Seize ans de complicité

 

Interview d'Eve Popineau par France Yorel

photos E Popineau

Eve a des souvenirs précis des chiens de son enfance : des setters et des westies affectueux, dynamiques et intelligents, dotés de la robustesse des chiens de chasse.


Comment retrouver ces qualités chez un chien de taille moyenne ?


Chez le cocker spaniel, bien sûr !


Un chien… avoir un chien.

Les amoureux des chiens savent, à quel

point, ne pas en avoir un manque à leur vie.

 

A l’âge de 25 ans,  Eve oriente son choix vers un cocker noir et feu, et cela tombe bien car  une petite chienne de cette couleur vient de naître dans un élevage proche de chez elle.

 

On est en 2005, Anggun arrive dans la famille et va la chambouler à tout jamais.
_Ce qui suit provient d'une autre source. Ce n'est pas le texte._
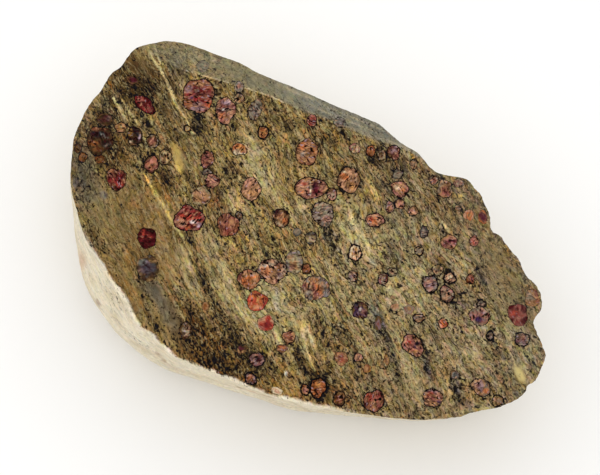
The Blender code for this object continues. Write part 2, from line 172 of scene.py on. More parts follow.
# Soft patches of tone on the rock: column, row, half length, half width, slope, tone,
# strength, and how much they add to the density of dark flecks.
ZONES = [
    (150, 235, 75, 48, 62, "fawn", 0.75, -0.34), (112, 215, 36, 20, 62, "olive", 0.5, -0.22),
    (88, 180, 40, 14, 88, "grey", 0.6, -0.05), (82, 222, 26, 9, 75, "olive", 0.7, 0.0),
    (125, 80, 44, 32, 55, "brown", 0.85, 0.2), (140, 88, 20, 16, 62, "umber", 0.7, 0.25),
    (108, 112, 26, 15, 110, "umber", 0.6, 0.2), (104, 146, 40, 28, 62, "brown", 0.8, 0.12),
    (128, 140, 22, 12, 62, "brown", 0.45, 0.12), (118, 100, 16, 6, 62, "tan", 0.45, -0.1),
    (160, 75, 30, 5, 64, "olive", 0.6, -0.1), (172, 84, 14, 8, 62, "brown", 0.5, 0.2),
    (168, 100, 26, 9, 62, "khaki", 0.4, -0.1), (150, 128, 14, 8, 62, "slate", 0.35, 0.15),
    (190, 150, 46, 10, 66, "tan", 0.5, -0.28), (178, 158, 16, 8, 66, "yellow", 0.5, -0.3),
    (160, 190, 26, 12, 60, "ochre", 0.5, -0.2), (146, 160, 20, 12, 62, "umber", 0.45, 0.22),
    (166, 178, 16, 8, 66, "umber", 0.7, 0.35), (198, 122, 16, 9, 80, "slate", 0.75, 0.38),
    (230, 172, 14, 9, 70, "umber", 0.55, 0.3), (214, 200, 24, 9, 50, "rust", 0.5, 0.06),
    (240, 228, 16, 10, 55, "rust", 0.45, 0.06), (188, 238, 14, 10, 60, "umber", 0.5, 0.2),
    (262, 170, 44, 17, 66, "tan", 0.75, -0.28), (258, 186, 14, 10, 66, "pale", 0.5, -0.3),
    (250, 150, 22, 12, 66, "pale", 0.4, -0.25), (284, 205, 26, 8, 62, "tan", 0.55, -0.2),
    (280, 118, 40, 13, 22, "brown", 0.4, 0.08), (232, 118, 16, 9, 62, "olive", 0.4, 0.15),
    (222, 138, 20, 8, 62, "khaki", 0.4, -0.1), (285, 140, 20, 10, 62, "khaki", 0.45, -0.1),
    (330, 140, 30, 18, 40, "olive", 0.4, 0.05), (385, 160, 24, 12, 30, "umber", 0.6, 0.22),
    (360, 165, 18, 10, 62, "brown", 0.3, 0.1), (355, 232, 28, 16, 62, "pale", 0.65, -0.26),
    (370, 252, 20, 10, 62, "pale", 0.6, -0.28), (345, 206, 16, 10, 62, "tan", 0.4, -0.1),
    (374, 192, 16, 8, 60, "lemon", 0.3, -0.12), (330, 238, 18, 8, 66, "slate", 0.7, 0.36),
    (392, 255, 30, 8, 66, "grey", 0.5, 0.14), (350, 270, 24, 10, 62, "grey", 0.45, 0.14),
    (310, 250, 14, 10, 62, "ochre", 0.35, 0.0), (268, 246, 20, 10, 62, "olive", 0.4, 0.05),
    (215, 262, 56, 15, 64, "tan", 0.75, -0.32), (228, 300, 50, 12, 62, "pale", 0.4, -0.3),
    (190, 275, 40, 9, 68, "tan", 0.6, -0.28), (262, 322, 42, 15, 56, "pale", 0.6, -0.34),
    (284, 300, 22, 10, 62, "tan", 0.55, -0.28), (206, 285, 20, 6, 64, "umber", 0.45, 0.3),
    (150, 282, 20, 14, 62, "slate", 0.6, 0.0), (128, 258, 18, 7, 75, "ochre", 0.55, -0.2),
    (168, 312, 44, 10, 58, "grey", 0.8, -0.3), (160, 300, 22, 6, 60, "slate", 0.4, 0.0),
    (122, 285, 50, 18, 55, "fawn", 0.4, -0.2), (150, 318, 28, 9, 55, "brown", 0.55, 0.0),
    (132, 292, 26, 6, 52, "ochre", 0.5, -0.1), (205, 342, 58, 26, 52, "brown", 0.85, 0.3),
    (228, 322, 38, 12, 58, "umber", 0.6, 0.3), (250, 358, 34, 17, 45, "umber", 0.7, 0.32),
    (222, 350, 26, 7, 50, "ochre", 0.5, -0.1), (200, 330, 20, 6, 58, "rust", 0.4, 0.0),
    (205, 362, 24, 5, 28, "rust", 0.5, 0.1), (285, 372, 22, 9, 62, "ochre", 0.5, -0.12),
    (258, 388, 20, 5, 20, "ochre", 0.45, 0.0), (300, 360, 22, 6, 74, "umber", 0.6, 0.3),
    (318, 382, 22, 17, 70, "umber", 0.8, 0.34), (320, 330, 30, 8, 74, "brown", 0.5, 0.2),
    (300, 330, 26, 7, 74, "tan", 0.5, -0.2), (330, 300, 26, 10, 62, "ochre", 0.4, 0.0),
    (345, 395, 24, 9, 20, "rust", 0.5, 0.16), (340, 335, 24, 12, 62, "brown", 0.45, 0.16),
    (365, 375, 24, 14, 60, "brown", 0.4, 0.12), (378, 318, 30, 8, 70, "slate", 0.55, 0.14),
    (392, 330, 36, 7, 66, "tan", 0.5, -0.14), (392, 360, 30, 7, 70, "slate", 0.5, 0.24),
    (408, 362, 38, 9, 66, "pale", 0.45, -0.26), (473, 409, 24, 2.6, -6, "tan", 0.8, -0.4),
    (414, 392, 26, 12, 66, "tan", 0.5, -0.16), (428, 362, 28, 7, 72, "slate", 0.6, 0.24),
    (436, 370, 24, 5, 66, "khaki", 0.5, -0.1), (400, 215, 40, 24, 62, "grey", 0.35, 0.08),
    (410, 300, 36, 22, 62, "tan", 0.35, 0.0), (456, 300, 22, 12, 30, "slate", 0.5, 0.2),
    (464, 262, 24, 8, 60, "tan", 0.5, -0.1), (470, 355, 26, 15, 30, "tan", 0.6, -0.16),
    (464, 366, 14, 8, 30, "pale", 0.4, -0.2), (486, 345, 40, 9, 56, "grey", 0.4, 0.12),
    (456, 388, 20, 8, 80, "slate", 0.5, 0.24), (448, 388, 16, 6, 80, "yellow", 0.3, -0.1),
    (470, 392, 20, 6, 50, "ochre", 0.4, 0.0), (505, 270, 44, 17, 56, "olive", 0.7, -0.14),
    (500, 320, 40, 12, 66, "olive", 0.5, -0.1), (440, 205, 24, 12, 40, "brown", 0.5, 0.1),
    (480, 225, 22, 8, 66, "olive", 0.5, -0.1), (526, 345, 24, 9, 78, "grey", 0.4, -0.1),
    (508, 372, 20, 8, 50, "olive", 0.4, 0.0), (400, 408, 60, 6, 2, "olive", 0.4, 0.1),
    (138, 64, 24, 14, 50, "umber", 0.55, -0.35), (175, 62, 26, 14, 40, "umber", 0.3, 0.05),
    (170, 180, 26, 20, 62, "brown", 0.45, 0.05), (195, 178, 22, 12, 62, "umber", 0.3, 0.05),
    (92, 242, 22, 14, 70, "umber", 0.3, 0.0), (300, 92, 30, 7, 24, "stone", 0.5, -0.1),
    (420, 240, 22, 14, 60, "stone", 0.35, -0.1), (392, 298, 18, 12, 60, "tan", 0.35, -0.1),
    (240, 212, 36, 12, 60, "pale", 0.35, -0.1), (300, 212, 16, 12, 60, "pale", 0.4, -0.1),
    (266, 300, 30, 18, 60, "pale", 0.35, -0.1), (405, 284, 26, 16, 60, "tan", 0.4, -0.1),
    (210, 362, 40, 14, 35, "umber", 0.4, 0.05), (164, 50, 32, 12, 15, "umber", 0.35, 0.0),
    (296, 300, 56, 36, 60, "pale", 0.3, -0.06), (400, 290, 36, 24, 60, "pale", 0.35, -0.08),
    (482, 330, 18, 15, 60, "pale", 0.4, -0.1), (360, 240, 20, 14, 60, "pale", 0.35, -0.08),
    (300, 92, 30, 8, 24, "pale", 0.35, -0.05), (202, 354, 34, 8, 38, "umber", 0.6, 0.1),
    (236, 373, 34, 7, 28, "umber", 0.5, 0.1), (210, 182, 20, 12, 60, "umber", 0.35, 0.05),
    (104, 285, 62, 18, 55, "umber", 0.35, 0.0), (212, 362, 46, 14, 35, "umber", 0.4, 0.0),
    (480, 330, 18, 14, 60, "pale", 0.5, -0.1), (300, 212, 20, 14, 60, "tan", 0.5, -0.1),
    (275, 300, 20, 14, 60, "pale", 0.4, -0.1), (240, 92, 22, 9, 20, "umber", 0.35, 0.05),
    (210, 272, 14, 12, 60, "brown", 0.4, 0.08), (362, 332, 18, 12, 60, "brown", 0.4, 0.05),
    # The haze and grey patches at (200, 56), (270, 84), (330, 110) and (372, 126) lie on the
    # second facet. They are painted sheen, its reflection of the bright surround, over the
    # facet's own tone.
    (516, 360, 18, 10, 60, "pale", 0.4, -0.1), (200, 56, 44, 10, 14, "haze", 0.6, -0.05),
    (270, 84, 44, 9, 22, "haze", 0.7, -0.12), (330, 110, 40, 8, 22, "grey", 0.6, 0.0),
    (372, 126, 24, 6, 28, "grey", 0.6, 0.1), (216, 57, 6, 5, 0, "pink", 0.5, -0.2),
    (258, 77, 9, 6, 20, "pink", 0.35, -0.2), (411, 155, 6, 3, 62, "yellow", 0.8, -0.4),
    (461, 196, 4, 3, 62, "yellow", 0.7, -0.3), (176, 150, 9, 5, 60, "lemon", 1.0, -0.5),
    (179, 164, 11, 5, 80, "lemon", 0.9, -0.5), (128, 257, 12, 4, 75, "ochre", 0.7, -0.3),
    (105, 101, 7, 5, 62, "slate", 0.7, 0.0), (155, 88, 7, 4, 62, "slate", 0.6, 0.0),
    (103, 195, 5, 5, 0, "blue", 0.6, -0.2), (75, 182, 4, 6, 0, "blue", 0.5, -0.2),
    (286, 373, 3.4, 1.9, 90, "white", 1.0, -0.8), (162, 90, 46, 26, 62, "umber", 0.6, 0.05),
    (176, 66, 22, 10, 70, "slate", 0.6, 0.1), (105, 112, 34, 22, 62, "umber", 0.35, 0.04),
    (80, 170, 44, 16, 85, "slate", 0.6, 0.04), (182, 145, 44, 18, 62, "umber", 0.35, 0.06),
    (350, 285, 76, 44, 60, "pale", 0.32, -0.08), (520, 350, 38, 20, 60, "pale", 0.4, -0.05),
    (470, 340, 60, 36, 60, "stone", 0.35, 0.0), (225, 370, 60, 22, 30, "ochre", 0.5, -0.05),
    (206, 190, 24, 14, 62, "rust", 0.3, 0.0), (92, 250, 26, 10, 80, "umber", 0.4, 0.0),
    (140, 258, 40, 16, 62, "umber", 0.3, 0.0), (228, 366, 36, 14, 35, "brown", 0.55, 0.1),
    (380, 245, 70, 30, 40, "pale", 0.3, -0.06), (415, 300, 40, 24, 50, "pale", 0.3, -0.05),
    (335, 312, 40, 20, 60, "tan", 0.4, -0.1), (372, 318, 22, 9, 70, "steel", 0.6, 0.1),
    (290, 395, 70, 16, 12, "ochre", 0.45, -0.05), (525, 350, 44, 20, 70, "stone", 0.4, -0.05),
    (300, 96, 50, 9, 24, "stone", 0.6, -0.2), (378, 318, 20, 7, 66, "blue", 0.5, 0.1),
    (386, 334, 20, 4, 68, "slate", 0.6, 0.2), (426, 366, 13, 4, 78, "blue", 0.6, 0.2),
    (455, 387, 12, 5, 80, "blue", 0.5, 0.2), (519, 374, 13, 6.5, 60, "yellow", 1.0, -1.0),
    (522, 291, 4, 4, 0, "plum", 0.5, 0.0), (496, 348, 22, 4, 62, "slate", 0.6, 0.15),
    (394, 250, 18, 7, 58, "slate", 0.5, 0.15), (480, 278, 16, 6, 60, "blue", 0.5, 0.15),
    (379, 183, 10, 6, 62, "slate", 0.5, 0.2), (404, 169, 11, 4, 80, "slate", 0.7, 0.2),
    (405, 305, 30, 16, 50, "tan", 0.3, -0.1), (235, 365, 36, 16, 40, "umber", 0.3, 0.0),
    (300, 336, 24, 12, 66, "tan", 0.4, -0.15), (391, 265, 17, 12, 60, "umber", 0.42, 0.08),
    (268, 269, 14, 12, 60, "brown", 0.4, 0.05), (421, 268, 15, 11, 60, "pale", 0.35, -0.06),
    (303, 208, 14, 10, 60, "pale", 0.35, -0.05), (208, 360, 22, 9, 35, "umber", 0.35, 0.05),
    (210, 180, 16, 10, 60, "umber", 0.3, 0.04), (90, 240, 14, 12, 70, "umber", 0.35, 0.0),
]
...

D'ailleurs, aucun autre chien ne partagera la vie d’Anggun jusqu’à sa mort.


Eve nous parle de sa chienne avec passion.

Anggun était d’une douceur incroyable avec un côté têtu mais jamais elle n’a montré les crocs. Elle était dynamique et joyeuse.
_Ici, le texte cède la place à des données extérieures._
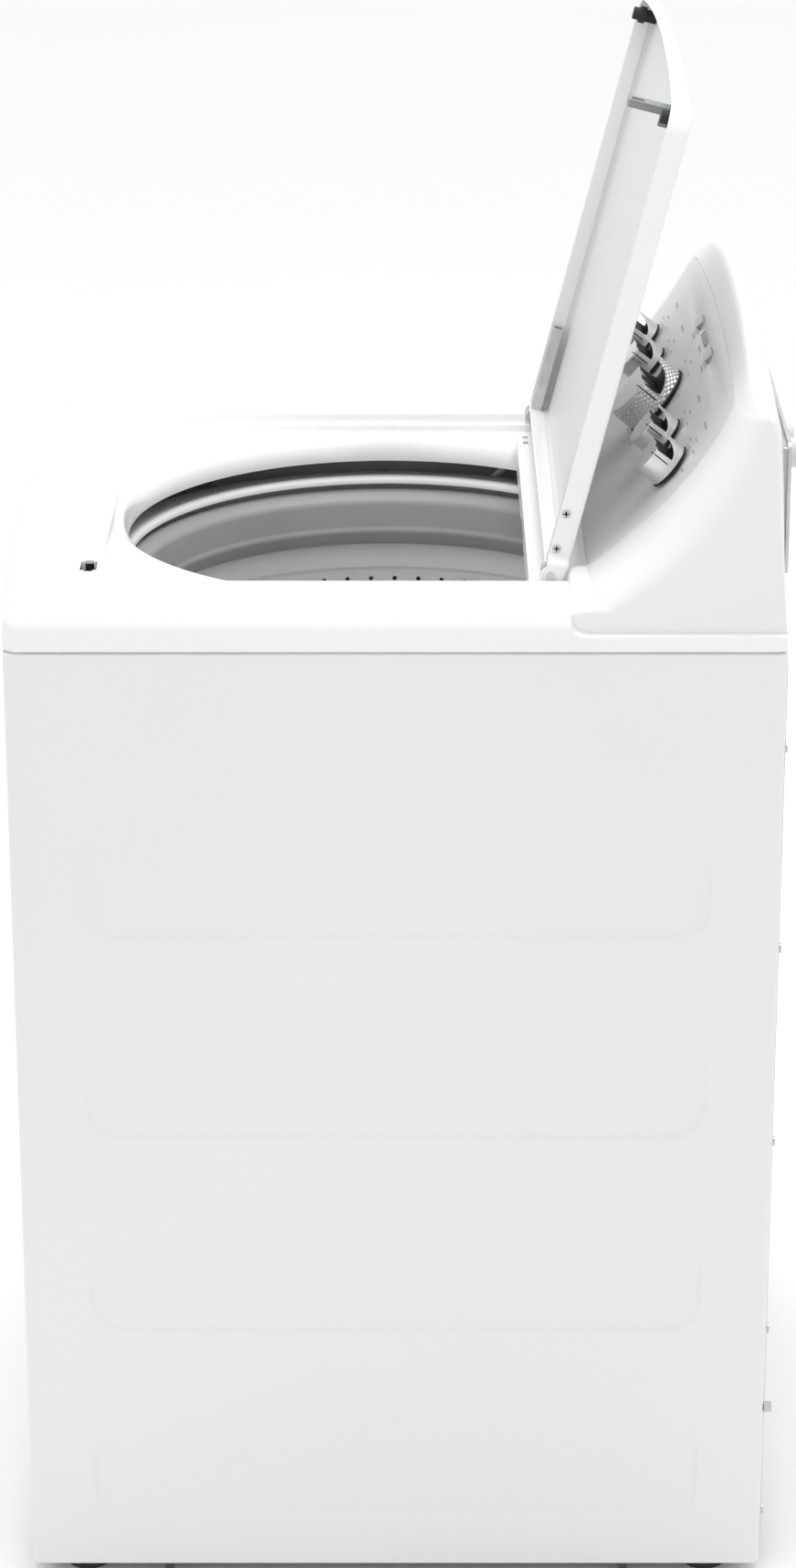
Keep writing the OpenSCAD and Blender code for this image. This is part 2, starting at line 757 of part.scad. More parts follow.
module console_rear_cover() {
    w = 2 * cover_half;
    h = cover_high - cover_low;
    color("gainsboro") difference() {
        translate([0, 328, (cover_low + cover_high) / 2]) rotate([-90, 0, 0]) difference() {
            union() {
                rounded_plate(w - 1, h - 1, 11, 2);
                translate([0, 0, 10]) rounded_plate(w + 8, h + 8, 3, 8);
            }
            translate([0, 0, -1]) rounded_plate(w - 5, h - 5, 11, 1.5);
        }
        for (x = inlet_xs) translate([x, 300, inlet_z]) rod_y_axis(14.5, 60);
        translate([outlet_x, 300, outlet_z + 22]) rod_y_axis(14, 60);
        translate([outlet_x, hose_y, 960]) cylinder(r = 13.6, h = outlet_z - 938, $fn = 48);
        translate([-262, 300, 1010]) rod_y_axis(11.2, 60);
    }
}

module knob_bezels() {
    color("#1d1d1f") face_pose() for (i = [0 : 4])
        translate([knob_xs[i], knob_t, knob_n - 1.1])
            ring((i == 2 ? cycle_r : knob_r) - 1, shaft_r + 2, 0.8);
}

// A knob with a straight finger grip across it, and its shaft
module knob(r, h, grip_w) {
    skirt = h * 0.45;
    translate([0, 0, knob_n]) {
        rotate_extrude($fn = 96)
            polygon([[0, 0], [r, 0], [r, skirt - 2], [r - 2, skirt], [0, skirt]]);
        intersection() {
            translate([-grip_w / 2, -r, skirt - 1]) cube([grip_w, 2 * r, h - skirt + 1]);
            cylinder(r = r - 1.5, h = h, $fn = 96);
        }
        translate([0, 0, -32]) cylinder(r = shaft_r, h = 33, $fn = 48);
    }
}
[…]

Elle était protectrice et ressentait les personnes mal intentionnées. Personne, pas même un chien, ne pouvait s'approcher de nos affaires ; sacs, bagages, même la voiture !

Elle s’est rarement intéressée aux autres chiens. Elle était assez neutre et les ignorait mais n’appréciait pas les chats qui s’aventurait sur son domaine.

 

Anggun savait parler. Elle avait élaboré un langage spécial pour sa maîtresse :

le « whouwhoument ».

 

Elle a toujours fait ça. C’était une vraie discussion ! Dès que je lui disais « on y va, on va manger » en la regardant, elle se mettait à parler. C’était exceptionnel.

 

Anggun était aimée de tous. Elle reconnaissait les amies d’Eve et les adorait.
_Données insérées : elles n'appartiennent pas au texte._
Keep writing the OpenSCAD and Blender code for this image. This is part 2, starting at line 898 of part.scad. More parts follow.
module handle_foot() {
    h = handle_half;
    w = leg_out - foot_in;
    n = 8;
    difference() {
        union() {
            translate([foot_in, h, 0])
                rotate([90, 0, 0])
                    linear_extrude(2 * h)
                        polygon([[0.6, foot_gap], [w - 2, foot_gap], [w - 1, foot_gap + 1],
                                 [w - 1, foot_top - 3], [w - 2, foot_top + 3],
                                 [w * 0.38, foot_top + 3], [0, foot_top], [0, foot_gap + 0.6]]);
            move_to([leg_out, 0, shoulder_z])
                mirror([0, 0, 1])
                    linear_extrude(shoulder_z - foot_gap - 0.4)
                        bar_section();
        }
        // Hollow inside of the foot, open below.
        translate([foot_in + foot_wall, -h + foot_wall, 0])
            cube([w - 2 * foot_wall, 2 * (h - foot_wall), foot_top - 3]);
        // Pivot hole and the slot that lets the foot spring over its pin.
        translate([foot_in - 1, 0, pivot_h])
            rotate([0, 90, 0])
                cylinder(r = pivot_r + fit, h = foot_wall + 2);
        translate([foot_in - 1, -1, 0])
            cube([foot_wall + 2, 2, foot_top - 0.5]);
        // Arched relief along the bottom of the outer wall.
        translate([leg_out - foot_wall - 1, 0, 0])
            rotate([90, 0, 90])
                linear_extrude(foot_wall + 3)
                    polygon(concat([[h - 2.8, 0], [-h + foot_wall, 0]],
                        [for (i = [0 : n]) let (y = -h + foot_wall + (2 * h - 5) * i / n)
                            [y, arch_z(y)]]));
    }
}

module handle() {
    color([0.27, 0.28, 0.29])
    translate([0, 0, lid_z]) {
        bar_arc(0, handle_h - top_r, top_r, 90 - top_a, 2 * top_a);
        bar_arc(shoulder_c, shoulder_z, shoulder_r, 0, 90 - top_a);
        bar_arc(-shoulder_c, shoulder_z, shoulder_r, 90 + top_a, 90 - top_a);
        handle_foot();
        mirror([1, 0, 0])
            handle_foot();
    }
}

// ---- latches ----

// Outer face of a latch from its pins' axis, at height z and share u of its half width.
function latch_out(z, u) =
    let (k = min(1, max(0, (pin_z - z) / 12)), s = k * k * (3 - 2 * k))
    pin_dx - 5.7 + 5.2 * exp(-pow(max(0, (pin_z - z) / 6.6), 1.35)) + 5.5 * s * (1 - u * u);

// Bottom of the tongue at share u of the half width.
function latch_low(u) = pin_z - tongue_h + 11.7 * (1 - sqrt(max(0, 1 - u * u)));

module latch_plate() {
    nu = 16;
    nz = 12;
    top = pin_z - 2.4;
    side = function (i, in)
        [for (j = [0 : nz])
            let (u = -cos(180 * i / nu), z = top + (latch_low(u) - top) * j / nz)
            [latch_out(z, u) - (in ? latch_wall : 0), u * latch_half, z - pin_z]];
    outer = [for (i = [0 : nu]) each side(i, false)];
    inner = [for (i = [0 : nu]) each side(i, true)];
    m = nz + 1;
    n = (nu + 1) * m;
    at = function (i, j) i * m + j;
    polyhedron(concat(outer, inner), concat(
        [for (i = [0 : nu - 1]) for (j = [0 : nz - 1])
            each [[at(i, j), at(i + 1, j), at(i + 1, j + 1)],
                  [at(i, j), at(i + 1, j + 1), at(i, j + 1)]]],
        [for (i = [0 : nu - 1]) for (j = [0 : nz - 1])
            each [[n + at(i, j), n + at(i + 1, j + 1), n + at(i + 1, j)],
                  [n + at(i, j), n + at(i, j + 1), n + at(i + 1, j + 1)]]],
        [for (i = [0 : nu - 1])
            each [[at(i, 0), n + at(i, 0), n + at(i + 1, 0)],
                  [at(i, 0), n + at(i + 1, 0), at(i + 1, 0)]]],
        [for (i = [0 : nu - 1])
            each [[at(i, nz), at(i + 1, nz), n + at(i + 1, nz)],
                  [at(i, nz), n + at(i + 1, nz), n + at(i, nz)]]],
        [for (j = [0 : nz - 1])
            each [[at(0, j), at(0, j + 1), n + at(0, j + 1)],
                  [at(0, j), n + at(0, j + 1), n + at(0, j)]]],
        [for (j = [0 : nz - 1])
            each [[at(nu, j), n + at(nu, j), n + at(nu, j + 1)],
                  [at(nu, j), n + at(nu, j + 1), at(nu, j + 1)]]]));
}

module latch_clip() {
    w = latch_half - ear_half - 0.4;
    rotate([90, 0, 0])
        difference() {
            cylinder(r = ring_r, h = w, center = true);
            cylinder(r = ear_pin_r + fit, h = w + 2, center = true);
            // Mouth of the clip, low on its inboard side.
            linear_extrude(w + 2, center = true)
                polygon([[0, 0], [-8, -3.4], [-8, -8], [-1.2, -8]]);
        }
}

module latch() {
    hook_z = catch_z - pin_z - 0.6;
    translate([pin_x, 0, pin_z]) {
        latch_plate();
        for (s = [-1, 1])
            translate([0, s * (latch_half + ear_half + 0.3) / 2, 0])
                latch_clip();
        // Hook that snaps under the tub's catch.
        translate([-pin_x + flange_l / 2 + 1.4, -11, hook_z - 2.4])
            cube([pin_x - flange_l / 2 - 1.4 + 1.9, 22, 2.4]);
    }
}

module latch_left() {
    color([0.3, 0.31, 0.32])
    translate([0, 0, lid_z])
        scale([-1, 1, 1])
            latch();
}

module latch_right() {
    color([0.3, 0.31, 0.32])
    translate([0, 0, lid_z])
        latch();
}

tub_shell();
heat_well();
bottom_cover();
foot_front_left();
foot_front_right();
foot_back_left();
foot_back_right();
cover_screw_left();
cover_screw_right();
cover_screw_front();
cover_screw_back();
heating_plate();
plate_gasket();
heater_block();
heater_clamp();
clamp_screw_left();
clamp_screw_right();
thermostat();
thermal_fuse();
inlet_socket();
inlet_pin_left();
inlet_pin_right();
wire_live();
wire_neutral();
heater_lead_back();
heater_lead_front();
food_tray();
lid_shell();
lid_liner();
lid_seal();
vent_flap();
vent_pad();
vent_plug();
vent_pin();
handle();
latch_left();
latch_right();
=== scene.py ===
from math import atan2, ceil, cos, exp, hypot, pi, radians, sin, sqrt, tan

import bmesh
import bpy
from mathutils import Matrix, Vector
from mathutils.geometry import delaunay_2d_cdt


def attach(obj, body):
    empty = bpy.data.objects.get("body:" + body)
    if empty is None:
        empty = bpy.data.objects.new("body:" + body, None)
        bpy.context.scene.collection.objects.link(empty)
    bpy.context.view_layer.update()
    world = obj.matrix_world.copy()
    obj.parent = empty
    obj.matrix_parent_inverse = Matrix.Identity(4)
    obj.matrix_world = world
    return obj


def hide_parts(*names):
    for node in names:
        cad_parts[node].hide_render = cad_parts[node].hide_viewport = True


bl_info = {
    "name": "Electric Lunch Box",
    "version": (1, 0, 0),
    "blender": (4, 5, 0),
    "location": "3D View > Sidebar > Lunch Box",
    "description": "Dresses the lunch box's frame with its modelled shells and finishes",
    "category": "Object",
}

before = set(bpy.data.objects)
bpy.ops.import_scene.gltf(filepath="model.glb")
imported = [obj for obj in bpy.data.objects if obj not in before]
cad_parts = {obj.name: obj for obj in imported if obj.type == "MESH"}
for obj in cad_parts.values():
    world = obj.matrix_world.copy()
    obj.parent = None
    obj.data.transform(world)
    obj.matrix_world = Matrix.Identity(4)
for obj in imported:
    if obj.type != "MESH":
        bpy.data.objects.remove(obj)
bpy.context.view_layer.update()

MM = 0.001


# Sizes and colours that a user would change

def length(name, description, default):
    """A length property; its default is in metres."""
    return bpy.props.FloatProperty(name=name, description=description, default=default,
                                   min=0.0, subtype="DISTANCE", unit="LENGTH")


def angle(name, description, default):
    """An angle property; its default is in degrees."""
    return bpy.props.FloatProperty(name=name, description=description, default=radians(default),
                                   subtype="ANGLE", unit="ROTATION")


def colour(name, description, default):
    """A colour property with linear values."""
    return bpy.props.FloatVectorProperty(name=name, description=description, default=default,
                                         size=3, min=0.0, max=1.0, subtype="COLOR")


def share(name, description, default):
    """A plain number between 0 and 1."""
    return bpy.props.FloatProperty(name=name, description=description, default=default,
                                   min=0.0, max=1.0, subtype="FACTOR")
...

Par contre, elle n’aimait pas les départs, et cela s'est manifesté après la séparation de ses maîtres, elle exprimait son mal-être par vocalises dans la voiture.

 

Anggun était plus qu’un chien pour Eve.

 

Anggun était mon ombre,  ma moitié, mon autre, mon amie, ma confidente. Elle m'apportait la stabilité et l’équilibre. Les rares fois où j’ai été éloignée d’elle, j’étais déstabilisée de ne pas la savoir auprès de moi. Sa « non présence » m'angoissait.

 

La seule fois où maîtresse et chienne ont été séparées  a été éprouvante.  Anggun avait dix ans et la famille l’avait laissée en garde pour des vacances à Mayotte.

Anggun est restée devant la porte jusqu’au retour d’Eve.

 

Après cet épisode malheureux, Eve emmenait Anggun partout.

 

Au restaurant, elle était d'un calme olympien. Les clients et serveurs ne se doutaient pas de sa présence, toujours surpris de la voir apparaitre de dessous la table.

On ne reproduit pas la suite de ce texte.